▸ Aim of the exercise: Repeat only the lines running from the beginning of the material through the line that contains "board_hole_gap = 0.15".
* begin Source data *
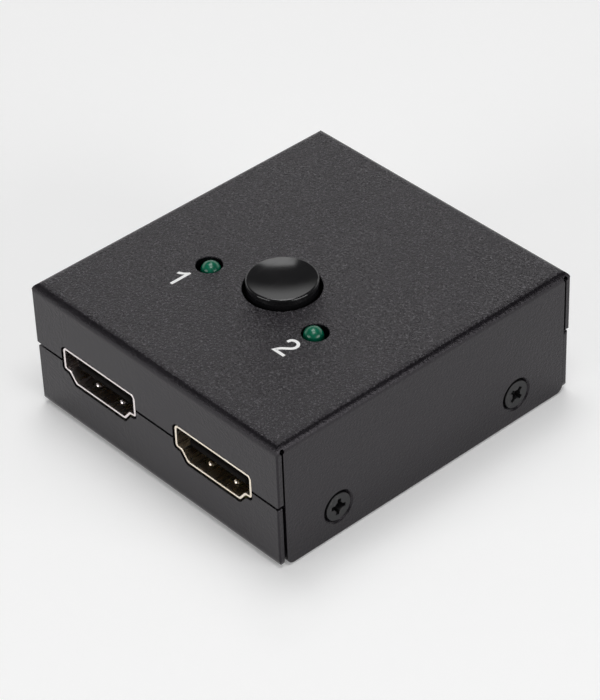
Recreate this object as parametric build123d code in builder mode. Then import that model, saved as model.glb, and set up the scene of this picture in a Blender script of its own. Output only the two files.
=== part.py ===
from build123d import *
import os
from math import asin, cos, degrees, dist, pi, radians, sin, sqrt

os.makedirs("parts", exist_ok=True)

# A small two-way video port switch in a folded sheet metal case. Sizes are in millimetres. X runs
# along the face with two sockets, Y from that face to the one with a single socket, Z is up, and
# the origin is at the centre of the underside.

# Case: a folded cover with full side panels over a folded tray. The end panels are split between them
body_width = 49.4
body_depth = 53.4
body_height = 20.4
sheet = 0.8
bend_inner = 0.6
split_gap = 0.4
split_above_port = 0.135
split_corner = 0.45
upright_round = 0.25
corner_gap = 0.3
nesting_gap = 0.05
side_lift = 0.28
side_corner = 1.1
relief_radius = 0.38
relief_below_top = 1.05
edge_round = 0.16
tray_end_inset = 0.25
tray_corner = 1.3
tray_side_height = 8.4
tray_corner_relief = 0.6

# Cover screws, countersunk, two in each side
cover_screw_thread = 2.5
cover_screw_head = 4.2
cover_screw_length = 5.0
cover_screw_rim = 0.43
cover_screw_height = 4.75
cover_screw_inset = 10.2
cross_span = 2.5
cross_slot = 0.62
cross_core = 1.5
cross_depth = 1.0
cross_taper = 10.0
dimple_width = 5.2
collar_width = 4.4
collar_length = 1.6
screw_clearance = 0.03
screw_turns = (-10.0, 45.0, 52.0, 71.0)

# Circuit board and what holds it
board_thickness = 1.6
board_side_gap = 0.45
board_end_gap = 0.6
board_corner = 1.0
notch_gap = 0.45
standoff_height = 4.9
standoff_width = 4.4
standoff_bore_depth = 4.0
standoff_side_inset = 5.7
standoff_front_inset = 16.7
standoff_rear_inset = 5.1
board_screw_thread = 2.5
board_screw_head = 4.5
board_screw_head_height = 1.6
board_screw_length = 5.0
board_hole_gap = 0.15

# Sockets, all three alike
port_spacing = 23.14
cutouts_centre = 0.15
port_shift = 0.15
port_drop = 0.2
port_clearance = 0.3
shell_width = 15.0
shell_height = 5.27
shell_foot_width = 10.4
shell_shoulder = 3.7
shell_step = 1.15
shell_step_drop = 0.1
shell_sheet = 0.35
shell_length = 10.9
shell_lift = 0.17
shell_top_round = 0.75
shell_shoulder_round = 0.45
shell_foot_round = 0.6
shell_rim_round = 0.08
leg_width = 1.2
leg_depths = (2.6, 6.0)
leg_below_board = 0.6
leg_slot_gap = 0.2
finger_spacing = 5.1
finger_width = 1.6
finger_length = 4.2
finger_slot = 0.3
finger_setback = 1.35
pip_radius = 0.5
pip_height = 0.4
pip_from_tip = 0.6

# Insulator and contacts inside each socket
insulator_fit = 0.04
insulator_length = 4.4
tongue_width = 11.2
tongue_thickness = 1.1
tongue_setback = 0.85
tongue_raise = 0.1
tongue_chamfer = 0.2
contact_pitch = 1.0
contact_width = 0.32
contact_thickness = 0.2
contact_proud = 0.05
contact_setback = 0.5
contact_counts = (10, 9)
tail_gap = 0.1
tail_foot = 0.75

# Latching push switch
switch_x = 0.0
switch_y = -3.2
switch_width = 8.5
switch_height = 8.6
switch_base_height = 1.0
switch_wall = 0.85
switch_roof = 0.8
carriage_gap = 0.2
carriage_width = 5.2
carriage_height = 4.4
stroke = 2.0
stop_gap = 0.05
stem_width = 3.0
stem_gap = 0.1
post_width = 1.8
post_height = 1.6
terminal_thickness = 0.3
terminal_width = 0.9
terminal_pitch = 2.5
terminal_low = 3.0
terminal_high = 4.6
pin_below_board = 0.8
pin_hole_gap = 0.15
slider_thickness = 0.2
slider_height = 1.5
slider_gap = 0.06

# Return spring
spring_wire = 0.35
spring_mean_width = 2.5
spring_turns = 5.5
spring_pocket_gap = 0.25
spring_pocket_depth = 3.2
spring_seat_gap = 0.03

# Latch pin and its spring plate
latch_wire = 0.5
latch_bend = 0.4
latch_swing = 0.7
latch_tip_height = 4.7
latch_hook_height = 0.5
latch_hook_reach = 1.0
track_depth = 0.5
track_gap = 0.09
track_width = 2.2
heart_width = 0.72
heart_height = 1.0
latch_plate_thickness = 0.2
latch_plate_width = 3.2
latch_plate_height = 6.4
latch_tab = 0.9

# Button cap
button_hole = 10.9
cap_width = 10.0
cap_rise = 1.4
cap_wall = 1.0
cap_roof = 1.0
cap_dish = 0.42
cap_edge_round = 0.28
cap_boss_width = 5.4
cap_fit = 0.02
cap_clearance = 0.15

# Indicator lamps beside the button, a little nearer together than their holes in the roof
lamp_hole_offset = 10.6
lamp_hole = 3.75
lamp_hole_shift = -0.075
lamp_spacing = 20.5
lamp_shift = -0.1
lamp_y = -6.95
lamp_rise = 0.62
lamp_width = 2.85
lamp_height = 5.2
lamp_flange_width = 3.6
lamp_flange_height = 1.0
lamp_lead = 0.5
lamp_lead_spacing = 2.54
lamp_lead_reach = 1.6
lamp_cup_width = 1.1
lamp_cup_height = 0.7
lamp_hole_gap = 0.12

# Small parts soldered to the board
chip_width = 5.0
chip_length = 9.0
chip_height = 0.85
chip_spacing = 19.0
chip_y = 5.0
regulator_width = 1.6
regulator_length = 2.9
regulator_height = 1.1
regulator_gap = 2.55
regulator_lead = 0.4
regulator_lead_reach = 0.6
regulator_lead_pitch = 0.95
small_length = 1.0
small_width = 0.8
resistor_height = 0.45
capacitor_height = 0.8
end_cap = 0.3
resistor_places = ((-15.2, -3.0, 0), (-15.2, -1.4, 0), (15.2, -3.0, 0), (15.2, -1.4, 0),
                   (-4.2, 4.4, 90), (4.2, 4.4, 90), (-15.8, 8.6, 90), (15.8, 8.6, 90))
capacitor_places = ((-4.6, 11.0, 90), (4.6, 11.0, 90), (-4.2, 7.4, 90), (4.2, 7.4, 90),
                    (-15.4, 4.0, 90), (15.4, 4.0, 90))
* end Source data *
▸ Task output:
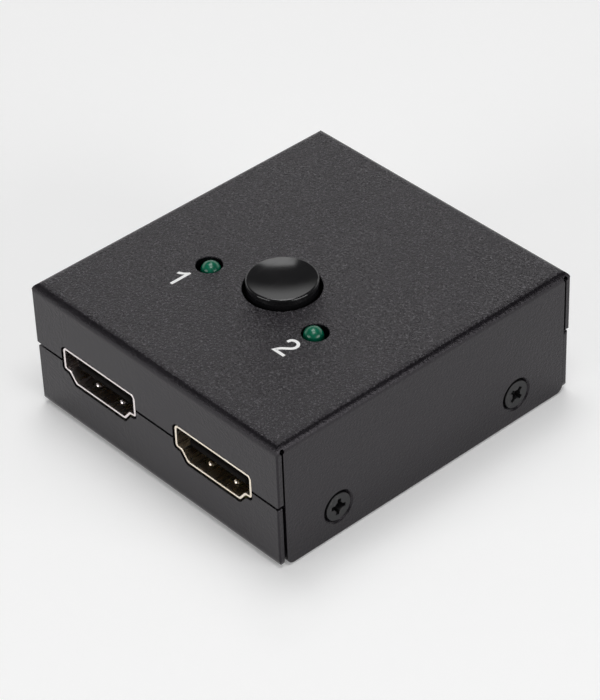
Recreate this object as parametric build123d code in builder mode. Then import that model, saved as model.glb, and set up the scene of this picture in a Blender script of its own. Output only the two files.
=== part.py ===
from build123d import *
import os
from math import asin, cos, degrees, dist, pi, radians, sin, sqrt

os.makedirs("parts", exist_ok=True)

# A small two-way video port switch in a folded sheet metal case. Sizes are in millimetres. X runs
# along the face with two sockets, Y from that face to the one with a single socket, Z is up, and
# the origin is at the centre of the underside.

# Case: a folded cover with full side panels over a folded tray. The end panels are split between them
body_width = 49.4
body_depth = 53.4
body_height = 20.4
sheet = 0.8
bend_inner = 0.6
split_gap = 0.4
split_above_port = 0.135
split_corner = 0.45
upright_round = 0.25
corner_gap = 0.3
nesting_gap = 0.05
side_lift = 0.28
side_corner = 1.1
relief_radius = 0.38
relief_below_top = 1.05
edge_round = 0.16
tray_end_inset = 0.25
tray_corner = 1.3
tray_side_height = 8.4
tray_corner_relief = 0.6

# Cover screws, countersunk, two in each side
cover_screw_thread = 2.5
cover_screw_head = 4.2
cover_screw_length = 5.0
cover_screw_rim = 0.43
cover_screw_height = 4.75
cover_screw_inset = 10.2
cross_span = 2.5
cross_slot = 0.62
cross_core = 1.5
cross_depth = 1.0
cross_taper = 10.0
dimple_width = 5.2
collar_width = 4.4
collar_length = 1.6
screw_clearance = 0.03
screw_turns = (-10.0, 45.0, 52.0, 71.0)

# Circuit board and what holds it
board_thickness = 1.6
board_side_gap = 0.45
board_end_gap = 0.6
board_corner = 1.0
notch_gap = 0.45
standoff_height = 4.9
standoff_width = 4.4
standoff_bore_depth = 4.0
standoff_side_inset = 5.7
standoff_front_inset = 16.7
standoff_rear_inset = 5.1
board_screw_thread = 2.5
board_screw_head = 4.5
board_screw_head_height = 1.6
board_screw_length = 5.0
board_hole_gap = 0.15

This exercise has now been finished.